I did not take it as a personal rejection. I took it as a challenge. With patience I could show him that there were different kinds of women in the world, loving women, women who didn't believe in marriage, either. In time he would begin to trust again, to trust me.
"Is that what you really want, or what you think you should do?"
"I want it. It's all arranged for me to go into the seminary when I graduate."
"What a waste." That made him smile. I thought he looked tempted. "You know you should enjoy your freedom now, because you won't be able to later."
"That's not the way I look at it."
"Are you afraid it would be a sin if you kissed me?"
"No, but it would be saying I'm not serious about my vocation. And I am."
"You have a calling?"
"Yes."
"When did you get it?"
"What do you mean?"
"Well I never got a calling. Did you get a vision?"
You just know."
The stubborn note had entered his voice; I decided to change the subject. "Sister Eulalia told us in Morals it's not a mortal sin to kiss a boy unless you use tongues. Is that what they tell you at Notre Dame?"
"They say it's still a venial sin."
"I don't care about venial sins."
"A sin is a sin."
"But she also said kissing isn't a sin at all if you don't get excited." I got excited saying that, and my voice softened like vanilla pudding. "We could kiss without feeling anything."
He blushed, "I don't think I could do that."
Did that mean he was so attracted to me that he couldn't kiss me without getting excited?
He seemed to be thinking deeply, staring straight ahead.

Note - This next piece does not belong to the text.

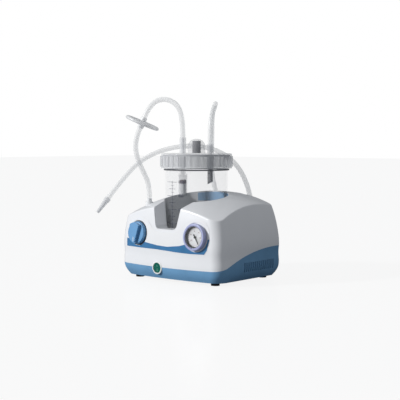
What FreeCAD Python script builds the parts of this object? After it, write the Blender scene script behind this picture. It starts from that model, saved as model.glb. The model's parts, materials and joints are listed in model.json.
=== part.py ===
"""Tabletop suction aspirator: hollow two-part housing, clear collection jar, pump and controls.

Frame: +Z is up, the front faces -Y, +X is to the right of someone facing the front. The origin
lies on the standing surface, at the centre of the housing's width and depth.
"""
import FreeCAD, Part
import math
import os
import re

import Sketcher
from FreeCAD import Placement, Rotation, Vector

DOC = FreeCAD.newDocument("suction_aspirator")
SHEET = DOC.addObject("Spreadsheet::Sheet", "Sizes")

SIZES = {
    # Housing outline, walls and the heights at which its plan changes
    "housing_width": 250.0,
    "housing_depth": 196.0,
    "front_bow": 9.5,
    "front_corner": 24.0,
    "rear_corner": 15.5,
    "casing_wall": 3.0,
    "base_height": 5.8,
    "belly_height": 30.0,
    "waist_height": 62.0,
    "rim_height": 176.0,
    "base_tuck": 9.0,
    "rim_lean": 34.0,
    "rim_front_lean": 14.0,
    "rim_rear_lean": 9.0,
    # Arched top
    "crown_height": 164.5,
    "crown_peak_y": 38.0,
    "crown_cross_radius": 275.0,
    "crown_long_radius": 350.0,
    "top_edge_round": 4.0,
    # Line where the blue base meets the white casing
    "seam_front": 26.8,
    "seam_rear": 63.0,
    "seam_start_y": -109.0,
    "seam_slope": 20.0,
    "seam_low_radius": 120.0,
    "seam_high_radius": 377.0,
    # Jar well and the window in front of it
    "jar_axis_y": -8.2,
    "well_radius": 62.0,
    "well_floor": 52.0,
    "window_floor": 98.5,
    "window_foot_width": 50.0,
    "window_top_width": 78.0,
    "window_round": 10.0,
    "pot_gap": 0.5,
    # Carrying handle over the finger recess
    "handle_width": 96.0,
    "handle_bottom": 144.0,
    "handle_rear": 87.0,
    "recess_floor": 116.0,
    # Cooling slots in both sides of the base
    "vent_width": 3.0,
    "vent_pitch": 6.2,
    "vent_count": 15,
    "vent_bottom": 21.0,
    "vent_height": 18.0,
    "vent_first_y": -20.0,
    # Feet and screws
    "foot_radius": 8.0,
    "foot_spread_x": 94.0,
    "foot_front_y": -66.0,
    "foot_rear_y": 76.0,
    "post_radius": 5.0,
    "post_spread_x": 104.0,
    "post_front_y": -58.0,
    "post_rear_y": 80.0,
    "screw_radius": 2.0,
    "screw_head_radius": 3.6,
    "screw_grip": 24.0,
    # Jar
    "jar_radius": 60.0,
    "jar_wall": 2.5,
    "jar_floor": 4.0,
    "jar_height": 180.0,
    "jar_bottom_round": 8.0,
    "jar_rim_height": 5.0,
    # Lid
    "lid_bottom": 209.5,
    "lid_top": 237.8,
    "lid_radius": 69.2,
    "lid_wall": 3.0,
    "lid_gap": 0.3,
    "rib_depth": 1.5,
    "rib_width": 2.6,
    "rib_count": 36,
    "gasket_width": 4.6,
    "port_offset": 26.0,
    "port_angle": 40.0,
    "port_radius": 6.3,
    "port_bore": 3.2,
    "suction_port_height": 30.0,
    "patient_port_height": 17.0,
    "dome_radius": 17.0,
    "dome_height": 27.5,
    # Overflow valve under the vacuum port and the drop tube under the patient port
    "cage_radius": 8.4,
    "cage_wall": 1.2,
    "cage_bottom": 157.0,
    "float_radius": 5.6,
    "float_height": 22.0,
    "float_travel": 8.5,
    "float_seal_height": 7.0,
    "seat_height": 196.0,
    "drop_radius": 5.4,
    "drop_bottom": 179.0,
    # Front controls, each on an axis that leans back with the front wall
    "front_tilt": 5.0,
    "control_y": -93.2,
    "control_z": 88.0,
    "knob_x": -71.0,
    "knob_radius": 21.5,
    "knob_depth": 9.0,
    "blade_rise": 6.0,
    "blade_half_width": 12.0,
    "blade_tip_half": 3.0,
    "blade_tip_inset": 3.0,
    "blade_shoulder": 6.0,
    "knob_lift": 2.2,
    "collar_radius": 23.1,
    "collar_height": 1.9,
    "knob_seat_rim": 2.0,
    "gauge_seat_rim": 1.5,
    "seat_depth": 7.0,
    "stem_radius": 3.0,
    "stem_reach": 18.0,
    "stem_socket_floor": 2.0,
    "running_gap": 0.05,
    "gauge_x": 71.0,
    "gauge_radius": 24.7,
    "gauge_rise": 8.2,
    "dial_radius": 19.2,
    "gauge_body_radius": 21.0,
    "gauge_body_depth": 18.0,
    "needle_length": 14.5,
    "needle_angle": -57.0,
    "spindle_radius": 0.9,
    "seat_gap": 0.1,
    "switch_x": -20.0,
    "switch_y": -96.6,
    "switch_z": 25.7,
    "switch_radius": 12.0,
    "rocker_radius": 9.4,
    "rocker_tilt": 7.0,
    "rocker_gap": 0.3,
    "switch_rise": 2.2,
    # Vacuum port on the top left of the casing
    "nipple_x": -86.0,
    "nipple_y": -48.0,
    "nipple_top": 150.0,
    "nipple_seat": 139.8,
    # Pump
    "pump_x": 86.0,
    "pump_axis_y": -5.0,
    "motor_z": 44.0,
    "motor_radius": 22.0,
    "motor_front_y": 16.0,
    "motor_length": 50.0,
    "shaft_radius": 4.0,
    "crank_throw": 3.0,
    "crank_radius": 4.5,
    "cylinder_bore": 13.0,
    "cylinder_radius": 17.0,
    "cylinder_top": 92.0,
    "fin_radius": 20.0,
    "fin_pitch": 6.0,
    "fin_thickness": 2.0,
    "head_height": 9.0,
    "head_nipple_drop": 5.0,
    "plate_bottom": 12.0,
    "plate_thickness": 3.0,
    "plate_half_width": 21.0,
    "plate_clearance": 6.0,
    "plate_front": -22.0,
    "plate_rear": 70.0,
    "mount_radius": 5.0,
    "mount_inset": 6.0,
    "case_half_width": 17.0,
    "case_wall": 2.5,
    "case_rear": 12.0,
    "case_length": 33.0,
    "case_top": 62.0,
    "fan_radius": 19.0,
    "fan_hub": 7.0,
    "fan_width": 6.0,
    "fan_blades": 6,
    # Mains inlet in the rear of the base
    "inlet_x": -60.0,
    "inlet_z": 36.0,
    "inlet_width": 27.0,
    "inlet_height": 19.0,
    "inlet_depth": 22.0,
    "inlet_rise": 1.5,
    "inlet_flange": 2.0,
    "socket_wall": 1.6,
    "socket_chamfer": 6.0,
    "pin_spread": 7.0,
    "pin_drop": 2.0,
    "pin_half_width": 1.0,
    "pin_half_height": 2.0,
    "wall_bulge": 0.3,
    # Tubes
    "tube_radius": 4.8,
    "hose_radius": 3.5,
    "filter_radius": 34.0,
    "filter_width": 8.0,
    "filter_rim": 2.0,
    "filter_hub_rise": 1.4,
}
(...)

I realized I might not be able to change him and that meant I would lose him again. Amazed at my own daring, I leaned over. My nose touched his cheek bone as my lips felt a light stubble. I pulled back and waited as he continued to stare ahead, lost in his own thoughts, perhaps in silent prayer. I was praying, too, please, please, let him kiss me back. Finally, he turned to me and put his hand on the place where my lips had been. "Thank-you."
It is worth saving your Steppingstone Lists. Instead of redoing the entire list you can simply add items to bring your characters into the moment of the subsequent scene.